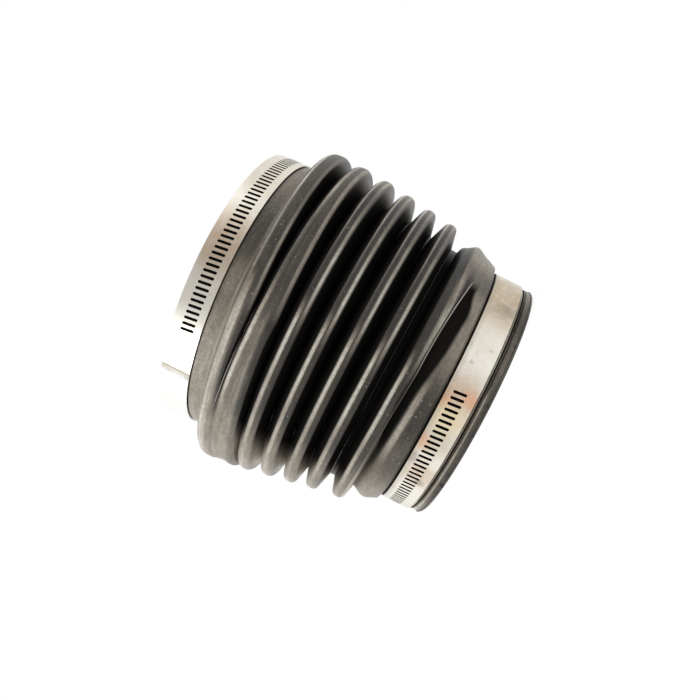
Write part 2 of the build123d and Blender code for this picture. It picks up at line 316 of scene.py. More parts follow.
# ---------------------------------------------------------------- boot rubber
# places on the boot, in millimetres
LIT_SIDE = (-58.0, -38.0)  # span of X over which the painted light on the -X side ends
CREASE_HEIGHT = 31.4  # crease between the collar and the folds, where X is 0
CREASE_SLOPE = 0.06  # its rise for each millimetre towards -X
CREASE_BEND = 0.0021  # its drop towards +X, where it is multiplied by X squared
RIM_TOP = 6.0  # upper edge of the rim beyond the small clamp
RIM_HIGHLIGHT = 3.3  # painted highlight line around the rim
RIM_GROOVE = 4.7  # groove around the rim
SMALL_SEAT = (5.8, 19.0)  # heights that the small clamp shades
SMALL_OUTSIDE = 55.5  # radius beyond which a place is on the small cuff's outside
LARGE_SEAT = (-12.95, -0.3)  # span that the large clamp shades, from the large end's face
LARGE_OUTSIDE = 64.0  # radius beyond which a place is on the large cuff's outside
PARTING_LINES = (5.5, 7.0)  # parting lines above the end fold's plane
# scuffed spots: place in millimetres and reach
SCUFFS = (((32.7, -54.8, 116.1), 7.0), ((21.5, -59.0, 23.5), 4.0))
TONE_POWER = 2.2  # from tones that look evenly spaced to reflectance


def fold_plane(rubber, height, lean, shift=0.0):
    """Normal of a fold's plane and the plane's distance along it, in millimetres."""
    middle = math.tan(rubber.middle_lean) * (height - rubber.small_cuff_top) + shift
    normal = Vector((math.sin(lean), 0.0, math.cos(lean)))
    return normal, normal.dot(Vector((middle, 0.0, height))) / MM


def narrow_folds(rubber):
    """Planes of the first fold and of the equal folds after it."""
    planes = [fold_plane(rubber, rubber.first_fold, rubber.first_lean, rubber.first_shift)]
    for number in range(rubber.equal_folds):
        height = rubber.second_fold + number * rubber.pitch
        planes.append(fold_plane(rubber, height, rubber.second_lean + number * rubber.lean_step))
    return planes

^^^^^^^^

Quote each line of the data above exactly as written.

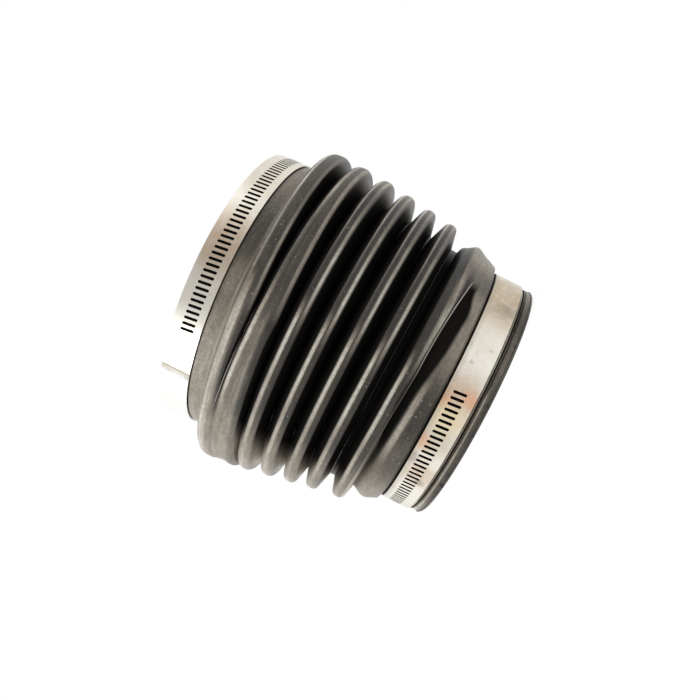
Write part 2 of the build123d and Blender code for this picture. It picks up at line 316 of scene.py. More parts follow.
# ---------------------------------------------------------------- boot rubber
# places on the boot, in millimetres
LIT_SIDE = (-58.0, -38.0)  # span of X over which the painted light on the -X side ends
CREASE_HEIGHT = 31.4  # crease between the collar and the folds, where X is 0
CREASE_SLOPE = 0.06  # its rise for each millimetre towards -X
CREASE_BEND = 0.0021  # its drop towards +X, where it is multiplied by X squared
RIM_TOP = 6.0  # upper edge of the rim beyond the small clamp
RIM_HIGHLIGHT = 3.3  # painted highlight line around the rim
RIM_GROOVE = 4.7  # groove around the rim
SMALL_SEAT = (5.8, 19.0)  # heights that the small clamp shades
SMALL_OUTSIDE = 55.5  # radius beyond which a place is on the small cuff's outside
LARGE_SEAT = (-12.95, -0.3)  # span that the large clamp shades, from the large end's face
LARGE_OUTSIDE = 64.0  # radius beyond which a place is on the large cuff's outside
PARTING_LINES = (5.5, 7.0)  # parting lines above the end fold's plane
# scuffed spots: place in millimetres and reach
SCUFFS = (((32.7, -54.8, 116.1), 7.0), ((21.5, -59.0, 23.5), 4.0))
TONE_POWER = 2.2  # from tones that look evenly spaced to reflectance


def fold_plane(rubber, height, lean, shift=0.0):
    """Normal of a fold's plane and the plane's distance along it, in millimetres."""
    middle = math.tan(rubber.middle_lean) * (height - rubber.small_cuff_top) + shift
    normal = Vector((math.sin(lean), 0.0, math.cos(lean)))
    return normal, normal.dot(Vector((middle, 0.0, height))) / MM


def narrow_folds(rubber):
    """Planes of the first fold and of the equal folds after it."""
    planes = [fold_plane(rubber, rubber.first_fold, rubber.first_lean, rubber.first_shift)]
    for number in range(rubber.equal_folds):
        height = rubber.second_fold + number * rubber.pitch
        planes.append(fold_plane(rubber, height, rubber.second_lean + number * rubber.lean_step))
    return planes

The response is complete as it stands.